The first time out, at the Piedmont Park pool on Monday, I swam one lap of the crawl and then found myself huffing and puffing at the side of the pool. Another lap, and more huffing and puffing. Another lap, and I was done. I was going slowly in the macro sense - I didn't try to push myself past the point of fatigue, because there's always tomorrow. However, in the micro sense, I was basically sprinting across the pool and didn't know how to slow down.

I consulted my favorite coach, the Internet, and learned why I was having this problem: the crawl is the fastest swim stroke! Paradoxically, if I want to learn to swim faster and better, I cannot do the crawl because it will exhaust me too quickly. I reasoned that working on slower strokes will allow me to build up endurance over the course of a few weeks, and then the crawl will not be as intense.

So, this morning I took the bus to the MLK Natatorium before dawn. I dropped into the water and swam ten laps doing the breaststroke, backstroke, and elementary backstroke. No clinging to the side huffing and puffing - I built the recovery into the swim, and it worked! Twenty minutes of continuous swimming, and, most importantly, enough mental and physical energy left to come back tomorrow and do it again.

Culturally, we are all speeded up: kids in a million activities, quick cuts in advertisements, blah blah blah. Playing music goes against that trend. It takes awhile to learn an instrument, it takes awhile to learn a given piece of music, and it takes awhile to sit in that chair and slow yourself down enough to string two notes together correctly. It is worth it. There are benefits that come from learning to slow down instead of muscling through, and they show up in unexpected places: the track, the pool, an urban roof-top showdown.

The Metronome Game

Okay, it’s not really a game. But it is a way to make something that could be really boring a bit more interesting and engaging. And it will help you to get to the fun stuff faster.

The Concept
The goal is to switch between chords precisely as required by the music, rather than when your fingers get around to it. What is happening right now is that you are hesitating when moving from chord to chord. We are going to slow the music down to the point at which you no longer will appear to hesitate, because the time between beats will take so long that you can’t help but get to the next chord on time. Then, we will make that gap between the beats smaller, so gradually that it will be almost imperceptible.

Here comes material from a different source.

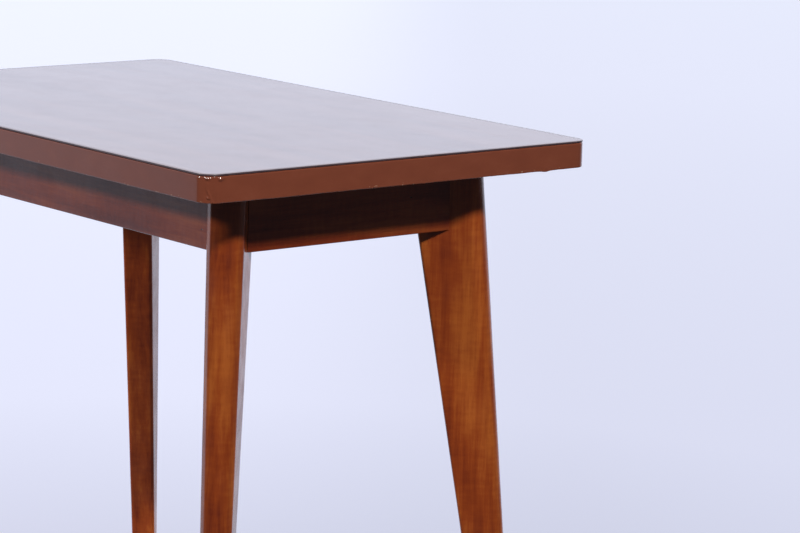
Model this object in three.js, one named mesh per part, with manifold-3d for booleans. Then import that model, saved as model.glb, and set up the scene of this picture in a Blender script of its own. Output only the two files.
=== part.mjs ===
// A small table: a laminated top with painted lippings stands on an apron frame with four
// tapered board legs, which are set on the diagonals of the top and splay outwards.
// Millimetres. +X runs along the top, +Y to its back, +Z up. The origin is on the floor
// under the middle of the top.
import * as THREE from "three";
import { mergeVertices } from "three/addons/utils/BufferGeometryUtils.js";
import Module from "manifold-3d";

const wasm = await Module();
wasm.setup();

// Whole table
const TOP_LENGTH = 730;
const TOP_WIDTH = 460;
const HEIGHT = 570;
const GLUE_GAP = 0.3; // left between pieces that touch

// Top
const LAMINATE = 1.5;
const TOP_THICKNESS = 26.5;
const BACKING = 1;
const LIPPING_WIDTH = 18;
const CORNER_RADIUS = 16;

// Aprons
const SETBACK = 82; // from the edge of the top to the outer face of an apron
const APRON_HEIGHT = 66.5;
const APRON_THICKNESS = 20;

// Legs. A leg's edges are measured from the square corner of the top, along its diagonal.
const HEAD_OUTER = 104.1;
const HEAD_INNER = 177.3;
const HEAD_THICKNESS = 36;
const FOOT_OUTER = 56.5;
const FOOT_INNER = 84.3;
const FOOT_THICKNESS = 26;
const LEG_ROUNDING = 4; // of the inner arrises
const NOSE_DEPTH = 12; // of the shaped outer edge: a curved nose between two bevels
const BEVEL_DEPTH = 7.6;
const BEVEL_WIDTH = 4.4;
const NOSE_PLACES = [-1, -0.75, -0.5, -0.25, 0, 0.25, 0.5, 0.75, 1];

// Joinery
const DOWEL_RADIUS = 4;
const DOWEL_LENGTH = 40;
const DOWEL_IN_LEG = 18;
const LONG_DOWEL_DROPS = [17, 51]; // below the underside of the top
const SHORT_DOWEL_DROPS = [9, 43];
const BLOCK_DEPTH = 30;
const BLOCK_HEIGHT = 40;
const FIXING_LENGTH = 60;
const FIXING_SIDE = 20;
const FIXING_SPACING = 220; // between the two fixing blocks of a long apron
const SCREW_RADIUS = 2;
const SCREW_HEAD_RADIUS = 4;
const SCREW_HEAD_DEPTH = 2.4;
const SCREW_POINT = 6;
const SCREW_SLOT_WIDTH = 1.1;
const SCREW_SLOT_DEPTH = 1;
const BLOCK_SCREW_LENGTH = 28;
const BLOCK_SCREW_IN_APRON = 12;
const TOP_SCREW_LENGTH = 34;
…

For our example, we will imagine that you are working on switching back and forth between G and D, although you can play the game with any other chords.

Step One

Set your metronome to 60 beats per minute. Once you are used to that tempo, play this:

G (click click click click), D (click click click), G (click click click)…

In other words, you will play G on beat one, strumming it only once. You will then spend beats two, three, and four switching as quickly as possible to D, then spend beats two three and four of the next measure switching as quickly as possible back to G, and so on. Remember, you are not playing whole notes – just a quick “brrringgggg!” and then get out of there.

The goal is to be precise and clean, strumming exactly on each downbeat, neither late nor early. Aim to place all of your fingers down at once, and do not strum until all fingers are in place.

How many times do you switch back and forth? That will be different for each person. As you play, rate your comfort level on a scale from one to ten (one being “I am desperately scrambling from chord to chord like a drowning person trying to stay afloat with various small pieces of driftwood” and ten being, “G and D chords alike bow down before the magnificence of my chord switching prowess.” If your score is seven or below, keep working; if your score is eight or nine, stop and move the metronome a notch higher (or two beats-per-minute faster if you’re using a digital metronome). Keep going! Don’t try to get to ten or you will go mad and begin to see visions of animated, human-sized metronomes laughing and jeering at you like something out of a scary out-take from Walt Disney’s Fantasia. You’ve been warned.

Step Two
Continue the process of gradually getting faster until you reach 120 bpm. This may take you more than one session, more than one day, or even more than one week. If it makes you feel better, track your progress in your music journal. Suppose you get to 90 bpm in one day – the next day, try starting at 75 bpm. Say you get to 110 bpm that day; the next day, start around 90. In other words, don’t feel like you have to keep pushing forward all the time. You might find that you’ve got to stay at one tempo for awhile. That’s okay! All the time, you’re training your fingers.

Once you get to 120 bpm, drop back to 60 bpm. Then play this:

G, click, D, click, G, click, D, click….

You may notice that this is exactly the same tempo you were just doing, except that now you are only allowing two clicks per chord. Continue until you can do 120 comfortably. What happens next?

Step Three

If you guessed “one click per chord,” you are right! Go back to 60, and play this:

G D G D G D…

You are now switching a chord every second, which is pretty fast. If you were playing a song that has a tempo of 60 bpm, you would be able to switch from G to D and back again, right in time.

Continue to play and get gradually faster until you reach 120. You are now switching to a new chord every half-second. Congratulations - you have won the game!

By the way…

You won’t have to go through this game with every chord there is. You have now trained yourself to move faster on everything that you play, as long as you know where your fingers are going. If you do decide to do the game with two new chords, you will get through the whole process much more quickly.